------ Raw records

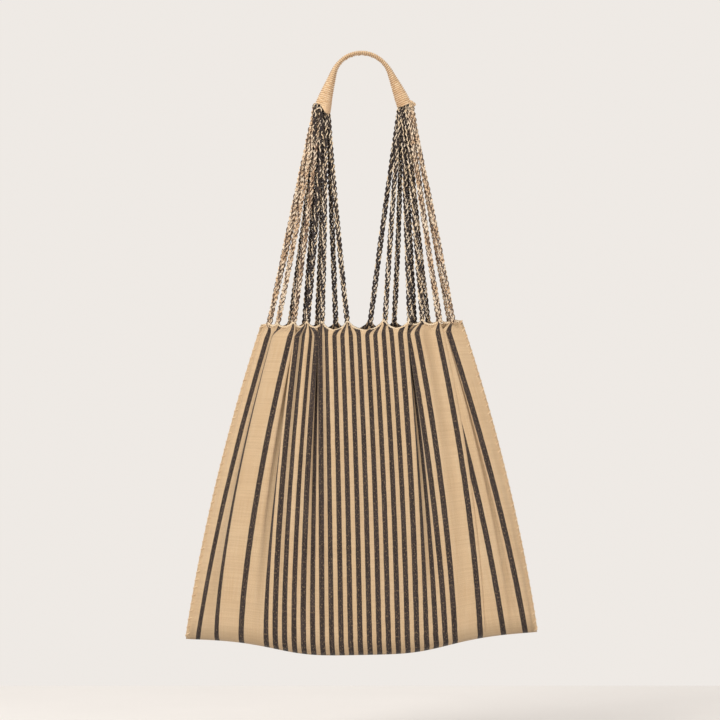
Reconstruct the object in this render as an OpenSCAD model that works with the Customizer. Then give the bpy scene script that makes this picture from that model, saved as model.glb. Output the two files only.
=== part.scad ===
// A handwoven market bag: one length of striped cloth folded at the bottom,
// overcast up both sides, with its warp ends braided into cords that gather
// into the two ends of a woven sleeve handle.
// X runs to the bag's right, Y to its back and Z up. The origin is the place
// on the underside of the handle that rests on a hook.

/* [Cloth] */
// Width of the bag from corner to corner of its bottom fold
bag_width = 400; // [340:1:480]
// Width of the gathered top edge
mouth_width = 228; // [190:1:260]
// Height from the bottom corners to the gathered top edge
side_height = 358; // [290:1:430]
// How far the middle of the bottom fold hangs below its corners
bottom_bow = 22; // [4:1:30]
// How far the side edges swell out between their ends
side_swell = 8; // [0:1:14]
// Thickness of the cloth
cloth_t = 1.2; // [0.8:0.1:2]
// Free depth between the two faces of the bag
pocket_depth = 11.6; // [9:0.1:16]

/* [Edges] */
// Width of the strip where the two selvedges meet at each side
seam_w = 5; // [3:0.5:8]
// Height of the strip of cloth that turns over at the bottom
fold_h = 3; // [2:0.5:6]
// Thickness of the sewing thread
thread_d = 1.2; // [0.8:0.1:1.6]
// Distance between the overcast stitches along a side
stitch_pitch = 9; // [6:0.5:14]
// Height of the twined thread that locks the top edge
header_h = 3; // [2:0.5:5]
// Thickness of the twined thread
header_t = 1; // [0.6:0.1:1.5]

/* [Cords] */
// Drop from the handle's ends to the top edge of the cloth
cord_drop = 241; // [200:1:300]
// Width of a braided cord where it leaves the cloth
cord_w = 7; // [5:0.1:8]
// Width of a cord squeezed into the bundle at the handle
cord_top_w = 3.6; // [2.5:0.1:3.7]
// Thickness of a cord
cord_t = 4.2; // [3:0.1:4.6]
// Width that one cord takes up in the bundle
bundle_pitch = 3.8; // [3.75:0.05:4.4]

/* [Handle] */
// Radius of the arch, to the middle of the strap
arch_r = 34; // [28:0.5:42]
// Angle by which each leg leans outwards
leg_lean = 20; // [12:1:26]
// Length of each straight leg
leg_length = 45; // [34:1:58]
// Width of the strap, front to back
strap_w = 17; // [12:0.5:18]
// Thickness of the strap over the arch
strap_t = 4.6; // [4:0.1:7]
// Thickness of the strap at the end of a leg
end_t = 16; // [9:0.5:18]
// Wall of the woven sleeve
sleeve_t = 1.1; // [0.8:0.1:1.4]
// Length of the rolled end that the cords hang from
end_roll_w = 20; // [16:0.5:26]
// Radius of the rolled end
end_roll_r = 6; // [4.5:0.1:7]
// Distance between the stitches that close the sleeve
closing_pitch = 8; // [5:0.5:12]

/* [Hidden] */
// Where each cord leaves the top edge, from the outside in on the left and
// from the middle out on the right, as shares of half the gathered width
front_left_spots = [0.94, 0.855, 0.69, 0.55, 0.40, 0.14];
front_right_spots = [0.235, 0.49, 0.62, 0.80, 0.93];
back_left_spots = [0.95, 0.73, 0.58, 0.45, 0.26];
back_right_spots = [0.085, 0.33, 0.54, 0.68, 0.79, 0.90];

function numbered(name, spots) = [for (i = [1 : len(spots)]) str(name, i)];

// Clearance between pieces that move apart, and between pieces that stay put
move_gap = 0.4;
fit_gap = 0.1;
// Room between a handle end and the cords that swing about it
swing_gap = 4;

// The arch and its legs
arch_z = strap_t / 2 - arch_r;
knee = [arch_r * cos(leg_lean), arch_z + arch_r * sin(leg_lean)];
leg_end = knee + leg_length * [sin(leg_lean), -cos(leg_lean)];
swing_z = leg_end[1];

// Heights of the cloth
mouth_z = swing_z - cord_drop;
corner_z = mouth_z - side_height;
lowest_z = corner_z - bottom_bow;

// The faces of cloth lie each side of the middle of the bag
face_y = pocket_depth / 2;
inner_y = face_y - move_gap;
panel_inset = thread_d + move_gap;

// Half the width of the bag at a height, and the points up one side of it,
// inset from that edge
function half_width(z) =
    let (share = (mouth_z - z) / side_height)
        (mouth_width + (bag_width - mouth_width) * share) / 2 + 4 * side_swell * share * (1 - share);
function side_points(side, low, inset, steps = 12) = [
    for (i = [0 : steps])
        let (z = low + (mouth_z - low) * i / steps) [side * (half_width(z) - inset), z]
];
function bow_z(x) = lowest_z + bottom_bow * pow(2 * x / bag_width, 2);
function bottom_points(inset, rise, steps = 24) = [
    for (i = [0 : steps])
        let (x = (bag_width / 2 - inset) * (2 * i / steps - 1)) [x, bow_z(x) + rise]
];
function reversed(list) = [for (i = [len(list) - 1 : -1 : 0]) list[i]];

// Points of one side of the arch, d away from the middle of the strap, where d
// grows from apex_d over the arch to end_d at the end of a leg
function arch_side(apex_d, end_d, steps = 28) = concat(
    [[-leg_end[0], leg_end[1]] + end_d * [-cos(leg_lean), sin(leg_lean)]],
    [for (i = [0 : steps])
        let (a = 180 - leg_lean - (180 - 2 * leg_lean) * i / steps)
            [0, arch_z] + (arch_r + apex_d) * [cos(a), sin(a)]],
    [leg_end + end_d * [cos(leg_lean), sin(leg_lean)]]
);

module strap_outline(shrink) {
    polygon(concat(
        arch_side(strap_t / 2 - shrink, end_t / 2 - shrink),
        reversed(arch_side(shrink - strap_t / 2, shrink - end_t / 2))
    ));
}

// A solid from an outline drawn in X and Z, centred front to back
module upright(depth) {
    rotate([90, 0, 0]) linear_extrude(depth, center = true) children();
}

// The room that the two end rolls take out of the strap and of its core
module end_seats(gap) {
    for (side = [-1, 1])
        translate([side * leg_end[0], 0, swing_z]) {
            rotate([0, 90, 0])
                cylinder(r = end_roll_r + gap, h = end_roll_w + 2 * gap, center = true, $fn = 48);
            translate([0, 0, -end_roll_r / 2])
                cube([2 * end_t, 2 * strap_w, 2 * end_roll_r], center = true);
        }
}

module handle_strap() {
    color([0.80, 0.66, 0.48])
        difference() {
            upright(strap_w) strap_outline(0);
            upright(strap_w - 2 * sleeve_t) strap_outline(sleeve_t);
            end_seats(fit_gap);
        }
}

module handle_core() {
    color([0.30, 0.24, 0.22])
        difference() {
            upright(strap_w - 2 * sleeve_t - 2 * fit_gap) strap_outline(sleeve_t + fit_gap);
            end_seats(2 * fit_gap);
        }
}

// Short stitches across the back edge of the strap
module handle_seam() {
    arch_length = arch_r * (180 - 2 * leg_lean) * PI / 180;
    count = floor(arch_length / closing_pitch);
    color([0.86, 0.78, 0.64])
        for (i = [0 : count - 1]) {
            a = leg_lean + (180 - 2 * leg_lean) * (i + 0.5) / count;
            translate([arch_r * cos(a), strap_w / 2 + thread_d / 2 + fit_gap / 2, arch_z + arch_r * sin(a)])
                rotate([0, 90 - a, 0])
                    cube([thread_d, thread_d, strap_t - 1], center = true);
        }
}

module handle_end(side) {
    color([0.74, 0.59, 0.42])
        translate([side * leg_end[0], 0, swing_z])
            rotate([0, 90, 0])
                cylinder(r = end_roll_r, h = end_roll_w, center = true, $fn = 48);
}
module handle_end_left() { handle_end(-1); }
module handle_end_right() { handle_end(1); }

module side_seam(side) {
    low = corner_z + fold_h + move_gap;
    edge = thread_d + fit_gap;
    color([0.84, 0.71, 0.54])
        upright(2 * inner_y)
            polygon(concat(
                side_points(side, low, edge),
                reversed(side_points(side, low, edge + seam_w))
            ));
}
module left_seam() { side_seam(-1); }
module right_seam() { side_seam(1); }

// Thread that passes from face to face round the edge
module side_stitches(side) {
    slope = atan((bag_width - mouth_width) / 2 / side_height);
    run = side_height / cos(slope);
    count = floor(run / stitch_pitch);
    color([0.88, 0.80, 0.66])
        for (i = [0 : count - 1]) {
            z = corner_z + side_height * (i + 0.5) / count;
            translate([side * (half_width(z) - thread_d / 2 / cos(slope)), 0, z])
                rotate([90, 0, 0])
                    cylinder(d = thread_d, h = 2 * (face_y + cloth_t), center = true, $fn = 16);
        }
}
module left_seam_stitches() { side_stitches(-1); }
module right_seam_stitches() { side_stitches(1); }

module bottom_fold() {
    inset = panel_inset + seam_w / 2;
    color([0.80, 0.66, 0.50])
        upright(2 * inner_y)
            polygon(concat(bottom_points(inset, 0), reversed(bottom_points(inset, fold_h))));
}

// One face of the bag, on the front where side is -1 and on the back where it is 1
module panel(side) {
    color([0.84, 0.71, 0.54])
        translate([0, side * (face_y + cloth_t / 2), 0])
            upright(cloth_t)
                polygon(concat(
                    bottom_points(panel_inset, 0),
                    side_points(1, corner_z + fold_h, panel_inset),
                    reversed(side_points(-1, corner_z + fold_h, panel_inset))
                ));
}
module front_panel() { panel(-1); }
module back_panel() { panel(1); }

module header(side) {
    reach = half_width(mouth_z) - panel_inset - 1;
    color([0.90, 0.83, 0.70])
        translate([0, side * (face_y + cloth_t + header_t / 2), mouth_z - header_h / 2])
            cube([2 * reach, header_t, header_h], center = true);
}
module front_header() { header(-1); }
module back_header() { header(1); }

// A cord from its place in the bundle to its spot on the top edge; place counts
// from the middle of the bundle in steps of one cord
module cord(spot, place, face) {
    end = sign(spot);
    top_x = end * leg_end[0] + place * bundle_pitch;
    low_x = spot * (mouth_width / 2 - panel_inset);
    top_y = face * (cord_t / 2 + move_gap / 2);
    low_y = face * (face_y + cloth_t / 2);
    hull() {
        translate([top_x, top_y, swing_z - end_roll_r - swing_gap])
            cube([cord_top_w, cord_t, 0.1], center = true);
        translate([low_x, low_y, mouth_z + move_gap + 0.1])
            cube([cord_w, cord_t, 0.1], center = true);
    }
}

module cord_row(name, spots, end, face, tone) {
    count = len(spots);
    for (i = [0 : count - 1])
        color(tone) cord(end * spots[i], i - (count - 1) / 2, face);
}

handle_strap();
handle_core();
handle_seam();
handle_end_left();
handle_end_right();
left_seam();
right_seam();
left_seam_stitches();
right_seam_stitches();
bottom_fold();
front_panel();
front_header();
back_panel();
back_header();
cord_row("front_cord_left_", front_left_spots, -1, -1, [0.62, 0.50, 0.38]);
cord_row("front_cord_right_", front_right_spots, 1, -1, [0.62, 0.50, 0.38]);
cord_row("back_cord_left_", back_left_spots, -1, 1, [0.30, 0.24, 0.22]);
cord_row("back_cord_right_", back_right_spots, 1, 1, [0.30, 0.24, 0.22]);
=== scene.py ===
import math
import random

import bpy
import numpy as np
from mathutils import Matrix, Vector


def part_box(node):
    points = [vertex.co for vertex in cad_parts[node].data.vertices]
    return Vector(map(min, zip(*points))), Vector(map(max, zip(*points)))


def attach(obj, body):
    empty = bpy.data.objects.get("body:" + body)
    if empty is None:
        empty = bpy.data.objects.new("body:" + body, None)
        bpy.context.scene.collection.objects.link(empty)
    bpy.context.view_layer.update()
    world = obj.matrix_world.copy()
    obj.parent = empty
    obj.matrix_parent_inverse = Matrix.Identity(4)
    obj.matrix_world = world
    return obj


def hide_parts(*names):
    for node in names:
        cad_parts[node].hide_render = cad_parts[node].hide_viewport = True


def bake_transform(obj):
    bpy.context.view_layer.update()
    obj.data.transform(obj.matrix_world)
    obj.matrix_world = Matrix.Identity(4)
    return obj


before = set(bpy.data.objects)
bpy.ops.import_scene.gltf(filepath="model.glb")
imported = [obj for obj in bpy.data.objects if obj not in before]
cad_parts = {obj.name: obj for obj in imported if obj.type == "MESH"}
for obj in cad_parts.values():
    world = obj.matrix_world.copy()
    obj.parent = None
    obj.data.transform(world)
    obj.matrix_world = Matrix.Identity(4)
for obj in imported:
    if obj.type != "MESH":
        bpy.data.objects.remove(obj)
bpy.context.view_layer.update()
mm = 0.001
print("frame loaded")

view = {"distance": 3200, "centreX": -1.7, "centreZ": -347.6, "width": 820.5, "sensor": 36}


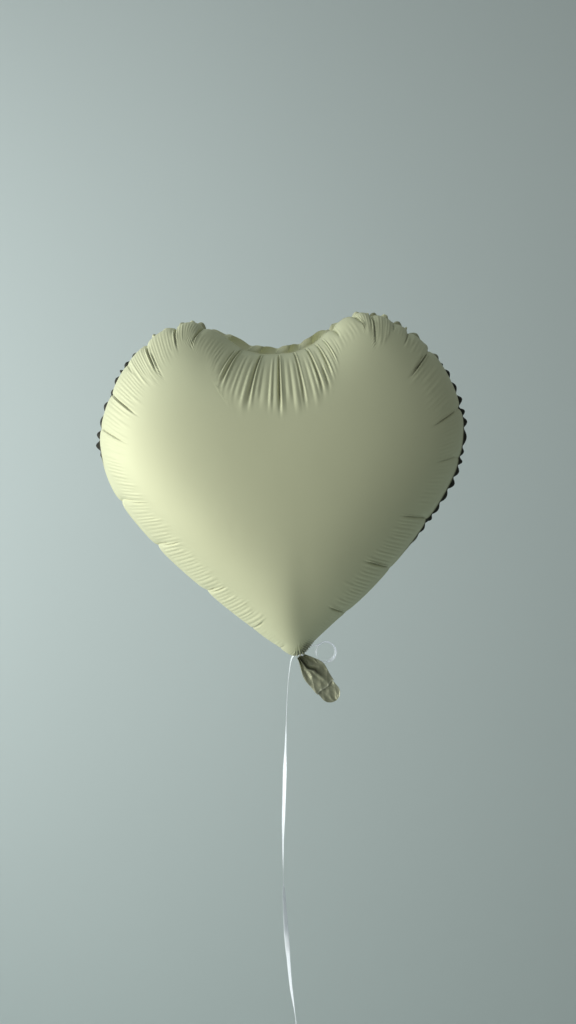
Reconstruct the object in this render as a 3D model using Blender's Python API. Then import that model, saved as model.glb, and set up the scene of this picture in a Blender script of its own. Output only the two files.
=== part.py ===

------------

■ Task directions
Using the entries above, give again exactly the lines from the line holding "handle_strap();" through the line holding "bpy.context.scene.collection.objects.link(empty)". Include both end lines and nothing else.

■ Written answer
handle_strap();
handle_core();
handle_seam();
handle_end_left();
handle_end_right();
left_seam();
right_seam();
left_seam_stitches();
right_seam_stitches();
bottom_fold();
front_panel();
front_header();
back_panel();
back_header();
cord_row("front_cord_left_", front_left_spots, -1, -1, [0.62, 0.50, 0.38]);
cord_row("front_cord_right_", front_right_spots, 1, -1, [0.62, 0.50, 0.38]);
cord_row("back_cord_left_", back_left_spots, -1, 1, [0.30, 0.24, 0.22]);
cord_row("back_cord_right_", back_right_spots, 1, 1, [0.30, 0.24, 0.22]);
=== scene.py ===
import math
import random

import bpy
import numpy as np
from mathutils import Matrix, Vector


def part_box(node):
    points = [vertex.co for vertex in cad_parts[node].data.vertices]
    return Vector(map(min, zip(*points))), Vector(map(max, zip(*points)))


def attach(obj, body):
    empty = bpy.data.objects.get("body:" + body)
    if empty is None:
        empty = bpy.data.objects.new("body:" + body, None)
        bpy.context.scene.collection.objects.link(empty)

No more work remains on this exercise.